Cocoa Butter is an all-natural vegetable fat derived from cocoa beans. Also called Theobroma oil, Cocoa Butter is one of the most stable fats known and has a very mild chocolate flavor and aroma. Christopher Columbus is believed to have brought the first cocoa beans back to Europe as part of the treasures of the New World.
How is your Cocoa Butter made? Is it OK to use it in baking and chocolate recipes, and is it healthy?
Cocoa butter is mechanically pressed from roasted, winnowed and milled chocolate liquor. Prior to pressing, the cocoa butter is centrifuged to remove any remaining solids. It is identical to the cocoa butter used in food products and is appropriate for any use, including baking. In fact, we purchase this ingredient from a producer of fine chocolate.

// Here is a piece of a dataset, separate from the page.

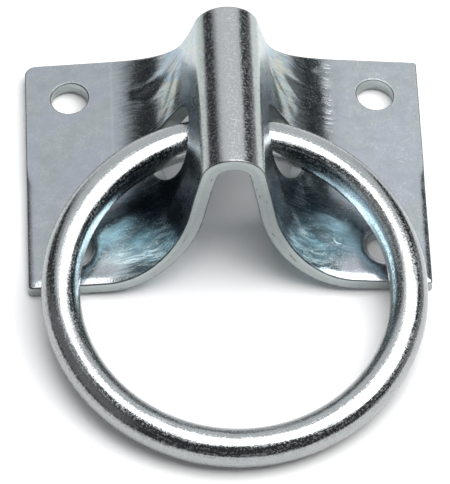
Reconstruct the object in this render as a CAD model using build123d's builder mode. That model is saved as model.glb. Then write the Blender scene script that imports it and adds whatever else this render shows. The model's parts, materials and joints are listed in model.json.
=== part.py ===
"""Ring on a pressed plate: one formed steel sheet with a ridge, and one welded wire ring that swings in it.

Frame: the origin is the middle of the plate on the mounting plane, +X across the ridge, +Y along the
ridge away from the ring at rest, +Z out from the mounting plane.
"""
from build123d import *
from math import asin, cos, degrees, hypot, pi, radians, sin, sqrt, tan
import os

os.makedirs("parts", exist_ok=True)

# Plate
PLATE_WIDTH = 67.0  # across the ridge
PLATE_LENGTH = 45.7  # along the ridge
SHEET = 2.6  # sheet thickness
FLANGE_LIFT = radians(5.0)  # each flange springs up towards the ridge by this slope
CORNER_RADII = {(-1, 1): 1.8, (1, 1): 0.6, (-1, -1): 0.7, (1, -1): 0.7}  # keyed by side and end

# Ridge, on the sheet's outer surface
BEND_X = 20.7  # the flange ends and the fillet begins
FILLET_RADIUS = 15.3
WALL_SLOPE = radians(77.2)
RIDGE_HEIGHT = 27.9  # crown above the mounting plane
END_SETBACK = 7.0  # the crown's ends stand back from the flanges' ends by this much
SETBACK_SHARE = 0.85  # share of the way from bend to crown over which they step back
CUT_START = 0.05  # the curved end cut begins this much past the flange's end, so that they cross
CUT_STEPS = 72  # points on each half of the curved end cut
CUT_MARGIN = 1.0  # the end cut reaches this far past the sheet's surfaces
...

According to the International Cocoa Organization, “Cocoa butter is the fat that occurs in cocoa beans and is used in the manufacture of chocolate. Cocoa butter, like all fats, is composed of several fatty acids - Palmitic acid 25%, Linoleic acid 3%, Stearic acid 35%, Oleic acid 35% and others 2%. Stearic and palmitic acids are saturated fatty acids, oleic is a monounsaturated fatty acid and linoleic acid is a polyunsaturated fatty acid.
Research has shown that cocoa butter does not raise cholesterol as might be predicted by its saturated fatty acid content, because of the neutral effects of stearic acid on blood cholesterol levels. Unlike palmitic or other saturated fats, stearic acid does not raise blood cholesterol. Forty years of research have shown that cocoa butter has a neutral effect on blood cholesterol.”
Cocoa butter is also prized as a healthy oil for the skin and scalp.